Northlands Releases Vision 2020
Today, alongside Mayor Don Iveson, Northlands President & CEO Tim Reid unveiled Northlands Vision 2020, a plan for the immediate future of the 160-acre Northlands campus.
“Northlands’ realities have changed and we needed to find new ways to serve our community, as we have for over 137 years,” continued Reid. “We listened closely to what our city needed and what we could realistically provide – Vision 2020 is the result.”
Vision 2020 is an innovative, tangible plan that satisfies the athletic and entertainment needs of Edmontonians. It takes advantage of buildings already in place and relies on Northlands’ proven capacity as one of the city’s premier events and athletics hosts. The transformation has three cornerstone projects:
- Renovation of Rexall Place into the Northlands Ice Coliseum, an athletic complex with seven sheets of ice across two levels, with the ability to be converted to host other indoor sports such as volleyball, lacrosse, curling and indoor soccer.
- The conversion of the current Northlands Park Racetrack & Casino into an Urban Festival Site – a multi-use public park with the ability to host large-scale festivals and outdoor concerts of 30,000 to 140,000 people.
- Renovation of Hall D into a high-quality 5,000 seat venue for professional lacrosse, rodeo events, minor hockey tournament championships and mid-size concerts that need a venue of this size.
“I congratulate Northlands on their bold new vision to repurpose their existing facilities,” said Mayor Iveson. “My Council colleagues and I are looking forward to hearing more details and listening to what Edmontonians think of the Northlands proposal.”
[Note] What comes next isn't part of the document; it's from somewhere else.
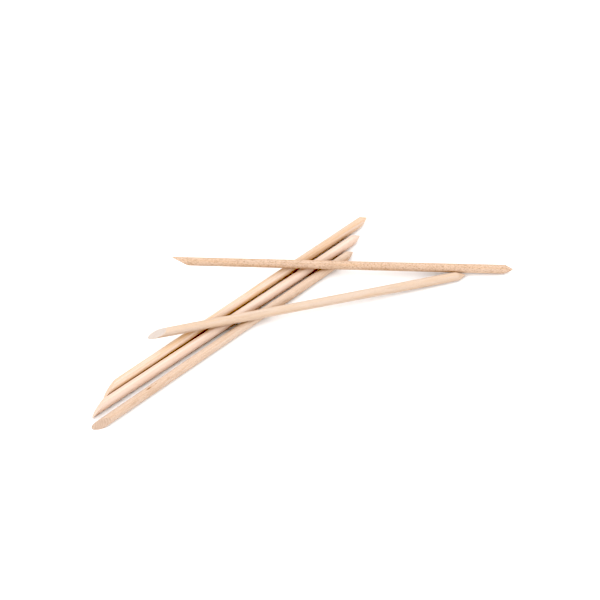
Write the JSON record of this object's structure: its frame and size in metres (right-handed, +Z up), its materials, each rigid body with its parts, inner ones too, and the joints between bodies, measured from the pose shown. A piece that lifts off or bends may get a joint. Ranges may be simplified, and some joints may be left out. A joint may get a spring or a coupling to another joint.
{
  "type": "cuticle pusher stick set",
  "caption": "Loose set of slim round wooden cuticle pushers, each with a slanted flat hoof at one end and a turned point at the other, lying side by side and crossed.",
  "frame": {"origin": "middle of the set's footprint, on the surface that the sticks lie on", "axes": "+X to the right along the upper crossing stick, from its hoof to its point; +Y away from the viewer; +Z up from the table"},
  "size_m": [0.2164, 0.1316, 0.014],
  "materials": {
    "front_stick_wood": "bare, sanded",
    "middle_stick_wood": "bare, sanded",
    "back_stick_wood": "bare, sanded",
    "lower_cross_stick_wood": "bare, sanded",
    "upper_cross_stick_wood": "bare, sanded"
  },
  "bodies": {
    "front_stick": {"front_stick": "front_stick_wood"},
    "middle_stick": {"middle_stick": "middle_stick_wood"},
    "back_stick": {"back_stick": "back_stick_wood"},
    "lower_cross_stick": {"lower_cross_stick": "lower_cross_stick_wood"},
    "upper_cross_stick": {"upper_cross_stick": "upper_cross_stick_wood"}
  },
  "joints": [
    {"name": "upper_cross_lift", "type": "slide", "parent": "front_stick", "child": "upper_cross_stick", "axis": [0, 0, 1], "range_m": [0, 0.06]},
    {"name": "lower_cross_lift", "type": "slide", "parent": "front_stick", "child": "lower_cross_stick", "axis": [0, 0, 1], "range_m": [0, 0.06]},
    {"name": "middle_draw", "type": "slide", "parent": "front_stick", "child": "middle_stick", "axis": [-0.7763, -0.6304, 0], "range_m": [0, 0.18]},
    {"name": "back_draw", "type": "slide", "parent": "front_stick", "child": "back_stick", "axis": [-0.7763, -0.6304, 0], "range_m": [0, 0.18]}
  ]
}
The new spaces will compliment Northland’s large roster of traditional events and programming, such as K-Days, FarmFair International, its connection to agriculture and the many shows and conferences that currently make their home at the Edmonton Expo Centre.
“Northlands belongs to everyone. Our next steps are to reach out to the community to see if we got this plan right, and to ask them to actively help us refine this vision,” said Reid. “This isn’t about us telling the community what they get – this is about the community telling us what they want.”